Документы и архивы, дневники и письма самих писателей, их родных и близких довольно скупо свидетельствуют о контактах и пересечениях. Вот Елена Сергеевна записывает в своем дневнике 17 ноября 1934 года:
«Вечером приехала Ахматова. Ее привез Пильняк из Ленинграда на своей машине. Рассказывала о горькой участи Мандельштама. Говорили о Пастернаке».
И все. Что, как говорили, каким образом обсуждали? А обсуждать было что – звонок Сталина Пастернаку по поводу Мандельштама. Но дневник, понятно почему, о конкретных деталях умалчивает.
«…Последнюю фразу, – пишет М. Чудакова, – на наш взгляд, можно прочесть только как краткую запись – для памяти – рассказа Ахматовой о телефонном звонке Сталина Пастернаку. Скорее всего, именно из уст Ахматовой Булгаков узнал подробности разговора; он, несомненно, отнесся к ним с напряженным вниманием».

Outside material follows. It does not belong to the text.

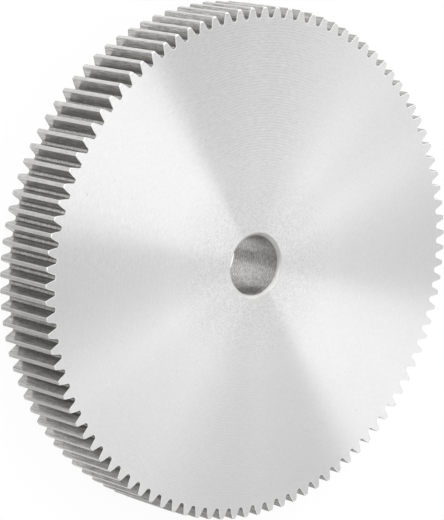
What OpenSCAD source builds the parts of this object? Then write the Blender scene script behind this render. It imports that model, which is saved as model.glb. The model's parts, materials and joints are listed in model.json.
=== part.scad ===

Из «Записок об Анне Ахматовой» Л. К. Чуковской известно, что за разговор со Сталиным середины июня 1934-го Ахматова поставила Пастернаку «твердую четверку». В ноябре 1934-го Мандельштам находился в ссылке – в августе того же года Пастернак единственный из всех них (я имею в виду Ахматову, Булгакова, Мандельштама) был избран в правление Союза писателей, сознательно войдя в советскую литературную «номенклатуру».